What this task involves.
Quote the listing below in its entirety.

Dataset excerpt.

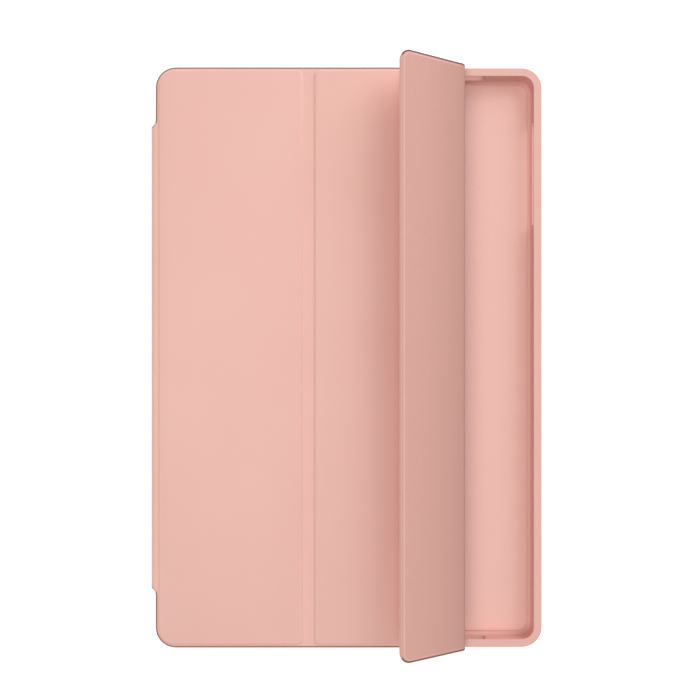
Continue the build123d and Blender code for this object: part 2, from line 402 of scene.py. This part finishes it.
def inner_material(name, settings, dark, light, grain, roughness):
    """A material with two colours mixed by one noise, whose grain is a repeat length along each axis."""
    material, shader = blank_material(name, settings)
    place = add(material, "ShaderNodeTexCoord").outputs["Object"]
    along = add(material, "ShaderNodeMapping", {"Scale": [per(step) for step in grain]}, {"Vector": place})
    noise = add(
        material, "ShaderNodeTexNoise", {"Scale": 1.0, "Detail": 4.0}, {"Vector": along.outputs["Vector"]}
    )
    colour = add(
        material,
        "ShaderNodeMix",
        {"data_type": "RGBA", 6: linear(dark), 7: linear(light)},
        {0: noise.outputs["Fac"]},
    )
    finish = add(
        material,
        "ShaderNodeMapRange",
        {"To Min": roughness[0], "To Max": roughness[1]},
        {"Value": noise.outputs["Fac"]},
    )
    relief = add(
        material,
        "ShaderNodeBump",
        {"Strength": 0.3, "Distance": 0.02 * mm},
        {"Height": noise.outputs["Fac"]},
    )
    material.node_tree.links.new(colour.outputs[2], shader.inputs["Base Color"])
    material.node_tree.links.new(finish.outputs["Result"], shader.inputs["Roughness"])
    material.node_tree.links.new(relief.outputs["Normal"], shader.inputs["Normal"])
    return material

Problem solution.
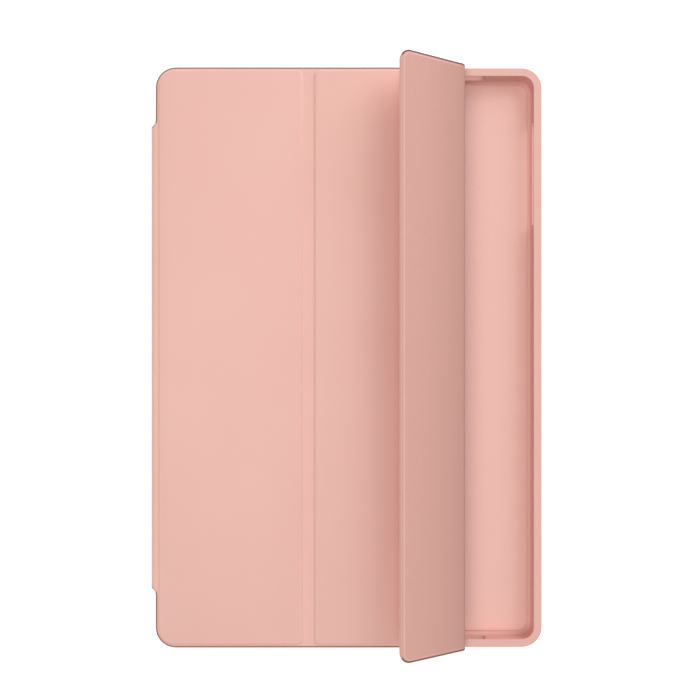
Continue the build123d and Blender code for this object: part 2, from line 402 of scene.py. This part finishes it.
def inner_material(name, settings, dark, light, grain, roughness):
    """A material with two colours mixed by one noise, whose grain is a repeat length along each axis."""
    material, shader = blank_material(name, settings)
    place = add(material, "ShaderNodeTexCoord").outputs["Object"]
    along = add(material, "ShaderNodeMapping", {"Scale": [per(step) for step in grain]}, {"Vector": place})
    noise = add(
        material, "ShaderNodeTexNoise", {"Scale": 1.0, "Detail": 4.0}, {"Vector": along.outputs["Vector"]}
    )
    colour = add(
        material,
        "ShaderNodeMix",
        {"data_type": "RGBA", 6: linear(dark), 7: linear(light)},
        {0: noise.outputs["Fac"]},
    )
    finish = add(
        material,
        "ShaderNodeMapRange",
        {"To Min": roughness[0], "To Max": roughness[1]},
        {"Value": noise.outputs["Fac"]},
    )
    relief = add(
        material,
        "ShaderNodeBump",
        {"Strength": 0.3, "Distance": 0.02 * mm},
        {"Height": noise.outputs["Fac"]},
    )
    material.node_tree.links.new(colour.outputs[2], shader.inputs["Base Color"])
    material.node_tree.links.new(finish.outputs["Result"], shader.inputs["Roughness"])
    material.node_tree.links.new(relief.outputs["Normal"], shader.inputs["Normal"])
    return material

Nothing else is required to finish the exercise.